The current situation has revealed how poorly prepared we are to deal with pandemics, and we only need look at the history of the coronaviruses to realize that more pandemics are in store. Three major pathogenic coronavirus transmissions have occurred in the last 18 years—SARS, MERS, and COVID-19. Hundreds more coronaviruses and other virus families are circulating in animal hosts and are poised for transmission to humans.  Such “zoonoses” — diseases transmissible from animal to humans — represent three-quarters of the new human diseases that have appeared in the last 10 years.

The current situation has revealed how poorly prepared we are to deal with pandemics, and we only need look at the history of the coronaviruses to realize that more pandemics are in store.

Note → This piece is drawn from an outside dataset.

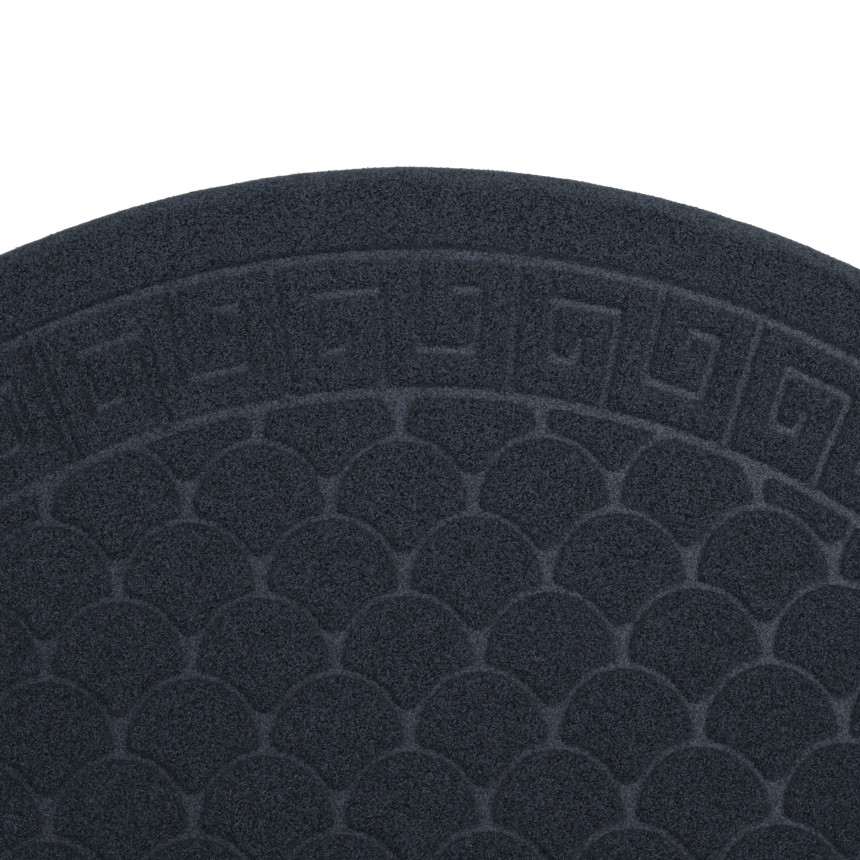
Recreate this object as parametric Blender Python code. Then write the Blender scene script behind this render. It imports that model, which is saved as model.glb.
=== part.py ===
"""Half moon doormat: one moulded slab of needled pile with pressed grooves.

The mat lies flat, its straight side along X and its arch towards +Y. Its
origin is under the middle of its bounding box, on the surface it lies on.
Every outline is a circle stretched in depth, as is each fish-scale dome.
"""
from math import acos, asin, cos, pi, radians, sin

import bmesh
import bpy
from mathutils import Vector
from mathutils.geometry import delaunay_2d_cdt

# Overall size
WIDTH = 0.750
DEPTH = 0.450
GROOVE_FLOOR = 0.005
RIM_PILE = 0.003
BLOCK_PILE = 0.002

# Border, measured at the sides of the arch, from groove middle to groove middle
RIM = 0.0290
KEY_BAND = 0.0452
BORDER_GROOVE = 0.0040
CORNER = 0.015
SHOULDER = 0.005

# Key pattern: one period holds a hook from the inner groove and one from the outer groove
KEY_ANGLE = radians(14.4)
KEY_PERIODS = 11
KEY_GROOVE = 0.0028

# Fish scales
SCALE_PITCH = 0.0489
SCALE_DOME = 0.0221
SCALE_GROOVE = 0.0024
SCALE_TIP = 0.0422
SCALE_CHAMFER = 0.0016
FIRST_ROW = 0.3411
SMALLEST_SCALE = 45e-6

# Fineness of the round stretches
ARCH_STEPS = 60
CORNER_STEPS = 3
DOME_STEPS = 7
FLANK_STEPS = 3
SHOULDER_STEPS = 3
MERGE = 5e-5

# Worked out from the sizes above
HALF = WIDTH / 2
STRETCH = DEPTH / HALF
ROW_PITCH = SCALE_PITCH / 2 * STRETCH
OUTER_GROOVE = 1 - RIM / HALF
INNER_GROOVE = OUTER_GROOVE - KEY_BAND / HALF
GROOVE_SHARE = BORDER_GROOVE / 2 / HALF

# Each hook's corners: share of the period across, share of the key band out from the inner groove
HOOK_FROM_INNER = (
    # across, out
    (0.430, 0.000),
    (0.435, 0.725),
    (0.160, 0.720),
    (0.165, 0.300),
    (0.282, 0.310),
    (0.285, 0.500),
)
HOOK_FROM_OUTER = (
    # across, out
    (0.592, 1.000),
    (0.585, 0.295),
    (0.843, 0.290),
    (0.850, 0.730),
    (0.738, 0.730),
    (0.738, 0.550),
)


def on_arch(angle, share):
    """Point on the arch's stretched circle, shrunk to a share of its size."""
    return Vector((HALF * share * sin(angle), DEPTH * share * cos(angle) - DEPTH / 2))


def half_moon(share, lift, corner=0.0):
    """Closed loop of an arch and a straight side that lies a lift above the mat's own.

    The two corners are rounded where a corner size is given, and the loop
    runs counterclockwise from the right corner.
    """
    end = acos(lift / (DEPTH * share))
    cut = corner / (DEPTH * share)
    arch = [on_arch((end - cut) * (1 - 2 * i / ARCH_STEPS), share) for i in range(ARCH_STEPS + 1)]
    if not corner:
        return arch
    tip = on_arch(end, share)
    rounds = []
    for i in range(1, CORNER_STEPS + 1):
        t = i / CORNER_STEPS
        inward = Vector((tip.x - corner, tip.y))
        rounds.append(arch[0] * (1 - t) ** 2 + tip * (2 * t * (1 - t)) + inward * t ** 2)
    mirrored = [Vector((-p.x, p.y)) for p in rounds]
    return arch + mirrored + rounds[::-1]


def ribbon(route, width):
    """Outline of a groove of even width along a route, with mitred corners and square ends."""
    left = []
    right = []
    for i, point in enumerate(route):
        before = (point - route[i - 1]).normalized() if i else None
        after = (route[i + 1] - point).normalized() if i + 1 < len(route) else None
        ways = [way for way in (before, after) if way]
        mitre = sum((Vector((-way.y, way.x)) for way in ways), Vector((0, 0))).normalized()
        side = mitre * (width / 2 / abs(mitre.dot(Vector((-ways[0].y, ways[0].x)))))
        left.append(point + side)
        right.append(point - side)
    return right + left[::-1]


def key_grooves():
    """Outlines of the cuts between the key blocks and of the two hooks in each block."""
    grooves = []
    start = -KEY_PERIODS / 2 * KEY_ANGLE
    for k in range(KEY_PERIODS + 1):
        routes = [((0.0, 0.0), (0.0, 1.0))]
        if k < KEY_PERIODS:
            routes += [HOOK_FROM_INNER, HOOK_FROM_OUTER]
        for route in routes:
            points = [
                on_arch(start + (k + across) * KEY_ANGLE, INNER_GROOVE + out * KEY_BAND / HALF)
                for across, out in route
            ]
            grooves.append(ribbon(points, KEY_GROOVE))
    return grooves


def scale(x, top):
    """Outline of one fish scale: a dome above, two hollow flanks and a blunt tip below."""
    tall = SCALE_DOME * STRETCH
    middle = top - tall
    dome = [
        Vector((x + SCALE_DOME * cos(t), middle + tall * sin(t)))
        for t in (pi * i / DOME_STEPS for i in range(DOME_STEPS + 1))
    ]
    # The flanks run along the two domes of the next row, a groove's width off
    wide = SCALE_DOME + SCALE_GROOVE
    high = wide * STRETCH
    first = asin((SCALE_PITCH / 2 - SCALE_DOME + SCALE_CHAMFER) / wide)
    last = acos((tall + ROW_PITCH - SCALE_TIP) / high)
    flank = [
        (SCALE_PITCH / 2 - wide * sin(t), middle - ROW_PITCH + high * cos(t))
        for t in (first + (last - first) * i / FLANK_STEPS for i in range(FLANK_STEPS + 1))
    ]
    left = [Vector((x - across, y)) for across, y in flank]
    right = [Vector((x + across, y)) for across, y in reversed(flank)]
    return dome + left + right


def trimmed(outline, border):
    """Part of an outline inside a convex border that runs counterclockwise."""
    for start, end in zip(border, border[1:] + border[:1]):
        along = end - start
        kept = []
        for here, there in zip(outline, outline[1:] + outline[:1]):
            inside = along.cross(here - start)
            inside_next = along.cross(there - start)
            if inside >= 0:
                kept.append(here)
            if inside * inside_next < 0:
                kept.append(here.lerp(there, inside / (inside - inside_next)))
        outline = kept
    return outline


def scales(field):
    """Outlines of the rows of scales, each row half a pitch aside, cut off where the field ends."""
    outlines = []
    columns = int(max(p.x for p in field) / SCALE_PITCH) + 1
    floor = min(p.y for p in field)
    top = FIRST_ROW - DEPTH / 2 + ROW_PITCH
    row = -1
    while top > floor:
        shift = row % 2 * SCALE_PITCH / 2
        for column in range(-columns, columns + 1):
            outline = trimmed(scale(column * SCALE_PITCH + shift, top), field)
            if outline:
                outlines.append(outline)
        top -= ROW_PITCH
        row += 1
    return outlines


def plan(bm, lift):
    """Lays the whole grooved area as one flat sheet and returns its faces that stand proud."""
    slack = BORDER_GROOVE / 2
    whole = half_moon(OUTER_GROOVE + GROOVE_SHARE, lift - slack, CORNER)
    band = half_moon(OUTER_GROOVE - GROOVE_SHARE, lift + slack, CORNER)
    centre = half_moon(INNER_GROOVE + GROOVE_SHARE, lift)
    field = half_moon(INNER_GROOVE - GROOVE_SHARE, lift + slack)
    outlines = [whole, band, centre] + key_grooves()
    first_scale = len(outlines)
    outlines += scales(field)
    points = [p for outline in outlines for p in outline]
    loops = []
    start = 0
    for outline in outlines:
        loops.append(list(range(start, start + len(outline))))
        start += len(outline)
    flat, _, cells, _, _, owners = delaunay_2d_cdt(points, [], loops, 1, MERGE)
    verts = [bm.verts.new((p.x, p.y, GROOVE_FLOOR)) for p in flat]
    proud = []
    for cell, held in zip(cells, owners):
        face = bm.faces.new([verts[i] for i in cell])
        in_block = set(held) == {0, 1}
        in_scale = max(held) >= first_scale
        if in_block or in_scale:
            proud.append(face)
    return [face for patch in patches(proud) for face in patch]


def patches(faces):
    """Splits faces into touching groups, and leaves out groups too small to be moulded."""
    left = set(faces)
    groups = []
    for face in faces:
        if face not in left:
            continue
        left.discard(face)
        group = [face]
        for member in group:
            for edge in member.edges:
                for other in edge.link_faces:
                    if other in left:
                        left.discard(other)
                        group.append(other)
        if sum(member.calc_area() for member in group) > SMALLEST_SCALE:
            groups.append(group)
    return groups


def raise_by(bm, extruded, height):
    """Moves the new points of an extrusion up by a height."""
    moved = [item for item in extruded["geom"] if isinstance(item, bmesh.types.BMVert)]
    bmesh.ops.translate(bm, vec=(0, 0, height), verts=moved)


def edges_of(extruded):
    """New edges of an extrusion whose two ends both moved."""
    moved = {item for item in extruded["geom"] if isinstance(item, bmesh.types.BMVert)}
    return [
        item
        for item in extruded["geom"]
        if isinstance(item, bmesh.types.BMEdge) and moved.issuperset(item.verts)
    ]


def rim(bm):
    """Adds the raised rim round the grooved area, its outer wall and the flat underside."""
    border = [edge for edge in bm.edges if edge.is_boundary]
    wall = bmesh.ops.extrude_edge_only(bm, edges=border)
    raise_by(bm, wall, RIM_PILE)
    top = GROOVE_FLOOR + RIM_PILE
    corners = [bm.verts.new((p.x, p.y, top)) for p in half_moon(1.0, 0.0, CORNER)]
    outer = [bm.edges.new((a, b)) for a, b in zip(corners, corners[1:] + corners[:1])]
    bmesh.ops.bridge_loops(bm, edges=edges_of(wall) + outer)
    side = bmesh.ops.extrude_edge_only(bm, edges=outer)
    raise_by(bm, side, -top)
    bmesh.ops.edgeloop_fill(bm, edges=edges_of(side))
    bmesh.ops.bevel(
        bm,
        geom=outer,
        offset=SHOULDER,
        offset_type="OFFSET",
        segments=SHOULDER_STEPS,
        profile=0.5,
        affect="EDGES",
        material=-1,
    )


def pile_material():
    """Dark navy needled felt."""
    material = bpy.data.materials.new("navy_felt")
    material.use_nodes = True
    shader = material.node_tree.nodes["Principled BSDF"]
    shader.inputs["Base Color"].default_value = (0.022, 0.030, 0.041, 1)
    shader.inputs["Roughness"].default_value = 0.95
    shader.inputs["Metallic"].default_value = 0.0
    return material


def build_mat():
    """Makes the mat as one closed solid."""
    bm = bmesh.new()
    proud = plan(bm, RIM * STRETCH)
    borders = list({edge for face in proud for edge in face.edges})
    raise_by(bm, bmesh.ops.extrude_face_region(bm, geom=proud + borders), BLOCK_PILE)
    rim(bm)
    bmesh.ops.remove_doubles(bm, verts=bm.verts, dist=MERGE)
    bmesh.ops.recalc_face_normals(bm, faces=bm.faces)
    mesh = bpy.data.meshes.new("mat")
    bm.to_mesh(mesh)
    bm.free()
    mesh.materials.append(pile_material())
    mat = bpy.data.objects.new("mat", mesh)
    bpy.context.collection.objects.link(mat)
    return mat


for leftover in list(bpy.data.objects):
    bpy.data.objects.remove(leftover, do_unlink=True)
build_mat()
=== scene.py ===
"""Half moon doormat of needled navy felt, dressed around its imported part.

The felt is one closed sheet with the pattern pressed into it: a raised rim, a band of
key blocks and a field of fish scales. Loose fibres lie on the pile and along its edge.
Lengths are in metres, +Y runs to the top of the arch and +Z out of the pile.
"""

import logging
from collections.abc import Callable, Sequence
from dataclasses import dataclass, field
from enum import Enum, IntEnum
from math import acos, asin, cos, pi, radians, sin
from typing import TypeAlias

import bmesh
import bpy
import numpy as np
from mathutils import Matrix, Vector, noise
from mathutils.geometry import delaunay_2d_cdt
from mathutils.kdtree import KDTree


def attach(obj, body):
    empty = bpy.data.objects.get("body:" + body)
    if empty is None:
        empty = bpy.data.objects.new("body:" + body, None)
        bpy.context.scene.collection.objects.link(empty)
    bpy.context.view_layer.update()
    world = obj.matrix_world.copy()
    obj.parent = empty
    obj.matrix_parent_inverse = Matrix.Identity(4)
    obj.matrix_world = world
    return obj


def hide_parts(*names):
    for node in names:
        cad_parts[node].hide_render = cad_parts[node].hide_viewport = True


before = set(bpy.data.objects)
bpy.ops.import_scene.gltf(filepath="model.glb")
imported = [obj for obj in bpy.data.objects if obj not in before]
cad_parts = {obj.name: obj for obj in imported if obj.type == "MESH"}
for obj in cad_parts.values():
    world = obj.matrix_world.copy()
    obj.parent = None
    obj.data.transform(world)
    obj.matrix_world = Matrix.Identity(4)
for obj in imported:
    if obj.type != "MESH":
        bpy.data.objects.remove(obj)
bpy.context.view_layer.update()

log = logging.getLogger("doormat")

MILLIMETRE = 0.001
Place: TypeAlias = tuple[float, float]
Colour: TypeAlias = tuple[float, float, float]
Slope: TypeAlias = tuple[float, float]  # a number's value at 0 and its rise
Dress: TypeAlias = Callable[[bpy.types.Mesh], None]


def placed(name: str, data: bpy.types.ID) -> bpy.types.Object:
    """Makes an object and links it to the scene.

    Args:
        name: The object's name.
        data: Its mesh, light or camera.

    Returns:
        The object.
    """
    made = bpy.data.objects.new(name, data)
    bpy.context.collection.objects.link(made)
    return made


def rising(values: np.ndarray, start: float, run: float | np.ndarray) -> np.ndarray:
    """Ramp from 0 at a start to 1 at the end of a run."""
    return np.clip((values - start) / run, 0, 1)


def falling(values: np.ndarray, run: float | np.ndarray) -> np.ndarray:
    """Ramp from 1 at zero to 0 at the end of a run."""
    return np.clip(1 - values / run, 0, 1)


class Side(Enum):
    """Side of an outline on which the pile stands, as a factor on its outward normal."""

    OUTSIDE = 1
    INSIDE = -1


class Line(IntEnum):
    """Number of each line that follows the mat's outline, from the outside in."""

    OUTLINE = 0
    RIM = 1
    BAND = 2
    CENTRE = 3


@dataclass(frozen=True)
class Edge:
    """One closed outline of the pattern, as a row of points that runs counterclockwise."""

    points: np.ndarray
    pile: Side

    def normals(self) -> np.ndarray:
        """Works out the unit normals that point out of the outline.

        Returns:
            One normal for each point.
        """
        along = np.roll(self.points, -1, axis=0) - np.roll(self.points, 1, axis=0)
        out = np.column_stack((along[:, 1], -along[:, 0]))
        return out / np.linalg.norm(out, axis=1)[:, None]

    def offset(self, distance: float) -> np.ndarray:
        """Points moved into the pile by a distance."""
        return self.points + self.normals() * (self.pile.value * distance)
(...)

Two key strategies that can be implemented now include strengthening disease surveillance and developing treatments that are active against a broad range of viruses. In terms of surveillance, changes in land use and encroachment on wildlife preserves have been linked to zoonotic disease outbreaks. This interface needs to be better regulated and managed. Clinics should be established near these interfaces and geared towards looking for early signs of pathogen-induced disease, including those displayed in domesticated animals. Wider mapping of viruses that exist in animal populations, particularly bats, should be promoted. Mobile phone-based disease surveillance should be more broadly utilized. This could be a powerful approach — a joint study between Google and the CDC to track influenza outbreaks based on Google search queries accurately estimated the weekly influenza activity across the United States with a reporting lag of only one day. GPS tracking, credit card usage, and other measures can also be used to track the effectiveness of isolation protocols and disease spread. 

 

The identification of therapeutics that are effective against a broad range of viruses would allow us to have something ready in our drug arsenal when a new virus emerges. One approach to this is to have a better understanding of existing treatments. For example, it has previously been shown that the oral polio vaccine provides a broader spectrum of protection than anticipated. Specifically, it appears to limit influenza viral infections, to accelerate recovery from herpes simplex virus infections, and to control an unrelated acute poliomyelitis-like disease. Better defining the underlying immune mechanisms by which such vaccines produce unexpected benefit against unrelated viruses should be a priority, so that these features can be engineered into newly developed treatments. We must remember that viruses are simple, non-living organisms that must infect a host in order to survive. Understanding this process could yield new, broadly-applicable therapeutic strategies that are effective against many different types of viruses.  Early investment in such strategies should help us “armor up” for the next pandemic, whenever it may come.  Although clearly predicted, the COVID-19 pandemic has brought the world to a near complete stop, with economies suffering recessionary-like drops.   We can, and must, do better with the next global infectious threat than we have with COVID-19. Our success will stem from more vigorous support of science, coupled with heightened pandemic preparedness.